Pengabulan demi pengabulan pinta tanpa jeda, hanya akan membuat mereka punya pemahaman dan pola pikir instan: bahwa semua hal di dunia ini harus bisa mengabulkan apa yang mereka ingini. Harus!

Jika kecil, orangtua dan keluarga sekitar yang bertugas mengabulkan. Maka ketika besar, mereka mulai menuntut teman. Bahkan di dunia kerja, mereka menuntut kawan mengerti dan memberi pemakluman.

Jika kemudian dunia tak mengabulkan, ada dua muara: mereka memaksa, atau kemudian mereka putus asa.

Pahamkan risikonya?

Maka mari, berikan batasan. Katakan tidak, untuk mengajarkan mereka memangkas keinginan. Jangan biarkan nafsu mereka liar, sehingga menguasai kepribadian hingga mereka besar.

Karena keterbatasan akan mengajarkan anak-anak ketegaran, sehingga mereka tumbuh menjadi pribadi pengertian serta tangguh di masa depan. Ketika tak semua harap sesuai kenyataan, di situlah mereka belajar bagaimana memanajemen perasaan. Mari, ajarkan keterbatasan, demi mereka yang kita sayang.

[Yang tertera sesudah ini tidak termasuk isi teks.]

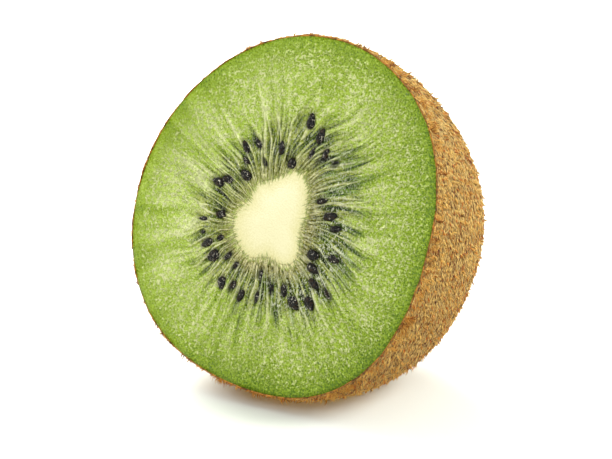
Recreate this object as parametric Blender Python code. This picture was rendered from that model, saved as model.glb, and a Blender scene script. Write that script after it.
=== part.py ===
"""Half of a kiwi fruit, cut across its middle and standing on its rounded side.

Units are metres and +Z is up. Every piece is modelled in the cut's own frame (X to the right
across the cut, Y up along it, Z out of it), which an empty then leans back. The whole stands
on the world's origin: the middle of its footprint, at the height of the table.
"""

from math import cos, pi, radians, sin

import bmesh
import bpy
from mathutils import Matrix, Vector

# The fruit: a round cut, and a body that closes to a blunt end behind it.
CUT_RADIUS = 0.0249
HALF_LENGTH = 0.0329
BLUNTNESS = 2.15          # 2 is an ellipse, and more is squarer in the shoulder
LEAN_BACK = radians(18.3)
REST_DEPTH = 0.0012       # how much of the round underside the resting flat takes off

# Lobes of an outline, each as (how many, height as a share of the radius, direction in degrees).
CUT_LOBES = ((2, 0.011, 44), (3, 0.024, 69), (4, 0.013, 36), (5, 0.004, 18))
END_LOBES = ((2, 0.055, 108), (3, 0.058, 2))
CORE_LOBES = ((2, 0.084, 60), (3, 0.110, 72), (4, 0.067, 45), (6, 0.050, 8))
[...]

Walaupun bisa jadi memang ada, jangan ragu memberikan keterbatasan buatan. Dan jika kita betul-betul tak ada, bersyukurlah, karena justru kita tak perlu pencitraan.

Mari berbenah. Mari perbaiki pola pendidikan. Mari tata langkah. Demi masa depan anak yang tangguh dan membanggakan orangtua.

Qurrota a’yun adalah harapan dan doa kita semua. Semoga Allah berkenan mengabulkannya.

Surabaya, (23/7/2019).
Aina Nainawa.

Ditulis di hari anak nasional. Bukan berarti saya dan suami sudah sempurna dalam memberikan pendidikan. Menulis adalah sarana mengendapkan ilmu, dan mengajak pada kebaikan bagi yang mau.